Obesità e comportamenti alimentari (1° parte)

Il Ministero della Salute britannico ha recentemente stimato che, se continueranno le attuali curve di crescita dell’obesità, entro il 2050 ci sarà un’aspettativa di vita media inferiore di 5 anni per gli uomini.

 

Le patologie croniche non comunicabili rappresentano una delle sfide più difficili per i sistemi sanitari, sia nei paesi industrializzati, sia in quelli in via di sviluppo: gli esempi più evidenti sono l’obesità e il diabete.

L’obesità è ormai una patologia epidemica e gli interventi di prevenzione, fino ad ora, si sono dimostrati inefficaci anche in Italia, perché basati sul paradigma della responsabilità personale. Questo concetto è stato espresso chiaramente da diversi autori. Il ruolo della responsabilità personale, che è centrale nel pensiero anglosassone e sta prendendo progressivamente piede nella nostra cultura, vede il successo come legato alla motivazione e al duro lavoro e l’insuccesso come un fallimento personale. Gli esperti sono concordi sul fatto che l’obesità è una condizione complessa che deriva dall’interazione di fattori genetici, psicologici e ambientali. La genetica e la debolezza psicologica non possono spiegare, da sole, l’aumento dell’incidenza di obesità osservato negli ultimi anni. L’obesità è un’epidemia globale e per poterla gestire in modo adeguato è necessario concentrarsi anche e soprattutto sugli stili di vita che lo sviluppo industriale ha creato. Potrebbe sembrare superfluo ricordare che l’obesità riduce l’aspettativa di vita. Il Ministero della Salute britannico ha recentemente stimato che, se continueranno le attuali curve di crescita dell’obesità, entro il 2050 ci sarà un’aspettativa di vita media inferiore di 5 anni per gli uomini.

 
Purtroppo nessun paese è ancora riuscito a invertire la tendenza, al momento generalizzata, verso un aumento di peso della popolazione. Il rapido evolversi in senso negativo della situazione richiede soluzioni e interventi strutturali innovativi. Siamo abituati, purtroppo, a vedere l’obesità come un fallimento individuale, come l’incapacità del singolo di gestire la grande quantità di scelte possibili, e quindi come una carenza di controllo degli impulsi.

 

L’obeso è il malato, l’obeso va curato. Qualcuno è arrivato ad insinuare che i poveri, che normalmente sono più obesi, hanno meno autocontrollo. Per evitare tale semplificazione, e gli errori di pianificazione sanitaria e sociale conseguenti, è importante studiare a fondo il comportamento alimentare della popolazione e averne quanto più possibile un’immagine critica a 360 gradi. È innegabile che la società contemporanea fornisce un’ampia gamma di occasioni per consumare cibi e bevande. Si tratta di una forma di consumo facile che può condurre inavvertitamente al cosiddetto “iperconsumo passivo”, in cui i soggetti non si accorgono di mangiare prodotti ad alta densità energetica e in quantità eccessiva.
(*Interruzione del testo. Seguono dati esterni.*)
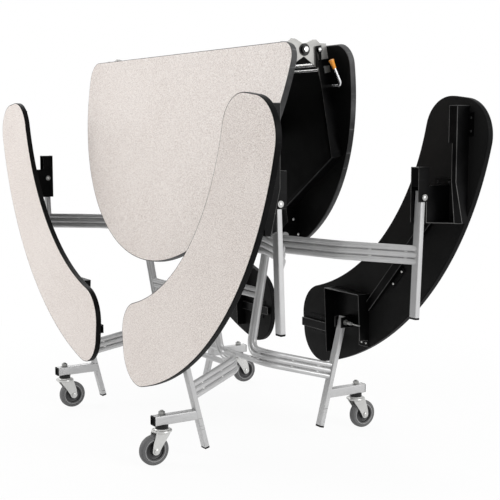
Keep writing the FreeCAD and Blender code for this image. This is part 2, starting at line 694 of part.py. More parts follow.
def caster_fork():
    half = WHEEL_W / 2.0 + FORK_GAP
    crown = rod((0, 0, CROWN_BOTTOM), (0, 0, CROWN_TOP), 27.0)
    crown = crown.cut(rod((0, 0, CROWN_BOTTOM), (0, 0, CROWN_TOP), STEM_R + RUN))
    points = [(-20.0, CROWN_TOP - 2.0), (24.0, CROWN_TOP - 2.0), (46.0, 60.0), (42.0, 40.0)]
    points += [(24.0, 37.0), (14.0, 50.0), (-22.0, CROWN_BOTTOM)]
    parts = [crown]
    for y in (-half - STEEL_T, half):
        parts.append(side_plate(points, y, y + STEEL_T))
    bridge = box(-20.0, 24.0, -half, half, CROWN_BOTTOM, CROWN_TOP - 2.0)
    parts.append(bridge.cut(rod((0, 0, CROWN_BOTTOM), (0, 0, CROWN_TOP), STEM_R + RUN)))
    reach = half + STEEL_T + 5.0
    parts.append(cross_rod((TRAIL, WHEEL_R), -reach, reach, STEM_R))
    return fused(parts)


def caster_hub():
    wide = WHEEL_W / 2.0
    hub = cross_rod((TRAIL, WHEEL_R), -wide - 1.5, wide + 1.5, 13.0)
    disc = cross_rod((TRAIL, WHEEL_R), -wide + 5.0, wide - 5.0, HUB_R)
    return hub.fuse(disc).cut(cross_rod((TRAIL, WHEEL_R), -wide - 2.0, wide + 2.0, STEM_R + RUN))


def caster_tyre():
    wide = WHEEL_W / 2.0
    tyre = cross_rod((TRAIL, WHEEL_R), -wide, wide, WHEEL_R)
    rims = [e for e in tyre.Edges if e.Closed]
    tyre = tyre.makeChamfer(TYRE_EDGE, rims)
    return tyre.cut(cross_rod((TRAIL, WHEEL_R), -wide, wide, HUB_R))


# ---------------------------------------------------------------- hinge shaft

def shaft_half():
    return plate_inner_y(False) + RAIL_T + SHAFT_PAST_PLATE


def hinge_nuts():
    nut = cross_rod(HINGE, shaft_half(), shaft_half() + SHAFT_NUT_T, SHAFT_NUT_R)
    return both_ends(nut)


# ---------------------------------------------------------------- assembly

def save(name, shape):
    shape.exportStep("parts/" + name + ".step")


def mirrored(shape, side):
    return shape.mirror(V(0, 0, 0), V(1, 0, 0)) if side == "near" else shape


def at_stem(shape, trail, side, hand):
    """Caster piece moved to its stem, with the wheel trailing along X."""
    moved = shape.copy()
    if trail < 0:
        moved.rotate(V(0, 0, 0), V(0, 0, 1), 180.0)
    moved.translate(V(STEM_X if side == "far" else -STEM_X, STEM_Y if hand == "left" else -STEM_Y, 0))
    return moved


save("hinge_shaft", cross_rod(HINGE, -shaft_half(), shaft_half(), SHAFT_R))
save("hinge_nuts", hinge_nuts())

top_board, top_edging = board_pair(top_slab(), SEAM_CORNER_R, UNDERSIDE, HINGE_TO_FACE)
bench_corner = min(BENCH_CORNER_R, 0.42 * (BENCH_RO - BENCH_RI))
bench_board, bench_edging = board_pair(bench_slab(), bench_corner, -BOARD_T, 0.0)
lower = {"lower_posts": lower_posts(), "lower_ribbon": lower_ribbon(), "lower_plugs": lower_plugs()}
upper_post = both_ends(post(UPPER_PIN_Y, UPPER_POST))
upper = {"upper_posts": placed(upper_post, UPPER_FRAME), "upper_ribbon": upper_ribbon()}
upper["upper_plugs"] = placed(both_ends(foot_plug(UPPER_PIN_Y)), UPPER_FRAME)
bench = {"board": bench_board, "edging": bench_edging, "steel": bench_steel(), "pins": bench_pins()}
caster = {"fork": caster_fork(), "hub": caster_hub(), "tyre": caster_tyre()}
trails = {("near", "right"): -1, ("near", "left"): 1, ("far", "right"): 1, ("far", "left"): 1}

for side in ("near", "far"):
    nested = side == "far"
    steel = rails(nested)
    plates = hinge_plates(nested)
    if nested:
        end = LATCH_OUT
        hole = cross_rod((LATCH_S, LATCH_N), -end, 0.0, LATCH_R + RUN)
        steel = steel.cut(hole)
        plates = plates.cut(hole)
    top = {"top_board": top_board, "top_edging": top_edging, "rails": steel}
    top.update({"hinge_plates": plates, "lift_rods": lift_rods(nested), "screws": top_screws(nested)})
    for name, shape in top.items():
        save(side + "_" + name, mirrored(placed(shape, TOP_FRAME), side))
    for name, shape in list(lower.items()) + list(upper.items()):
        save(side + "_" + name, mirrored(shape, side))
    stems = []
    for hand in ("right", "left"):
        where = side + "_" + hand
        stems.append(at_stem(caster_stem(), 1, side, hand))
        for name, shape in caster.items():
            save(where + "_" + name, at_stem(shape, trails[(side, hand)], side, hand))
        for name, shape in bench.items():
            piece = shape if hand == "left" else shape.mirror(V(0, 0, 0), V(0, 1, 0))
            save(where + "_bench_" + name, mirrored(placed(piece, BENCH_FRAME), side))
    save(side + "_caster_stems", Part.makeCompound(stems))

for name, shape in (("rod", latch_rod()), ("grip", latch_grip())):
    save("latch_" + name, placed(shape, TOP_FRAME))
save("stop_link", placed(stop_link(), TOP_FRAME))
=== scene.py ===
"""Looks of a round folding cafeteria table with four curved benches, stored folded on its casters.

Metres.  X is the direction the halves fold in (near half -X, far half +X), Y runs
along the hinge (right end -Y, left end +Y), Z is up, the floor is at Z = 0.
"""

import math
from functools import partial

import bmesh
import bpy
import numpy as np
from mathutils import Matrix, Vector


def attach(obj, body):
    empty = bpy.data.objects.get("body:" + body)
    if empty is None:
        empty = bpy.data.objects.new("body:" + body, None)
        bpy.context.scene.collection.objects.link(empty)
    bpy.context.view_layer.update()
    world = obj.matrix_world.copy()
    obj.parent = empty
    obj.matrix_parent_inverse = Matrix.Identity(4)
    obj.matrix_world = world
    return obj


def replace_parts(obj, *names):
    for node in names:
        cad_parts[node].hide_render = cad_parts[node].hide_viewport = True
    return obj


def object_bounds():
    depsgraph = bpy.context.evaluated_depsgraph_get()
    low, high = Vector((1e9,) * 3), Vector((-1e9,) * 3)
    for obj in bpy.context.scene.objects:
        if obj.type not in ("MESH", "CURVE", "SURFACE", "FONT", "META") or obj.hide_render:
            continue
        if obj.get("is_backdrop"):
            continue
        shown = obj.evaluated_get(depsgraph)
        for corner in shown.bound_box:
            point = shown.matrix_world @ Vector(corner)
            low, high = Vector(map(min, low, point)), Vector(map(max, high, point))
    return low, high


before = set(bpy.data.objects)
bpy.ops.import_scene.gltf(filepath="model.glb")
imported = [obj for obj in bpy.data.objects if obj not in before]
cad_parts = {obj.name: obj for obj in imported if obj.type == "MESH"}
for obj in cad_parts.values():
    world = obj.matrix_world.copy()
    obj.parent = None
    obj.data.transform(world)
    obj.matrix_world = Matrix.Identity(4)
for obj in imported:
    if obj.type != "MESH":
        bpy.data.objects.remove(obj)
cad_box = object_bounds()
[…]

La disponibilità di alimenti a basso costo e in grande quantità è un fenomeno relativamente recente per l’Italia; una vera rivoluzione alimentare è avvenuta nel decennio 1951-1961 con un aumento impressionante di tutti i consumi: la carne passa da 14,8 a 25,9 kg pro capite/ anno, la frutta da 16,6 a 61,5 kg e le verdure da 36,5 a 112,7 kg. Il consumo del pesce, che era di soli 2,9 kg, sale a 7,2 kg pro capite/ anno. Siamo portati, abitualmente, a sottovalutare questo dato basandoci sulle osservazioni di Ancel Keys degli anni Cinquanta e sull’immagine di una dieta mediterranea idealizzata. Questo tipo di alimentazione, definita oggi salutare, era una scelta non voluta ma obbligata dalla mancanza di disponibilità economiche. Negli ultimi 50 anni tutto è cambiato. Soprattutto, si sono profondamente modificati i costumi e i comportamenti alimentari. Le politiche agricole come la Politica agricola comune della UE, hanno incoraggiato la produzione a basso costo di zuccheri, grassi e oli, carne e alcol attraverso sussidi e altre misure, limitando al tempo stesso l’immissione nel mercato di frutta e verdura. Le eccedenze alimentari di alcuni prodotti hanno indotto strategie di marketing per aumentarne il consumo, e ciò ha determinato un consumo domestico eccessivo e la distorsione del commercio internazionale, con effetti sanitari negativi sia nel nostro che in altri Paesi.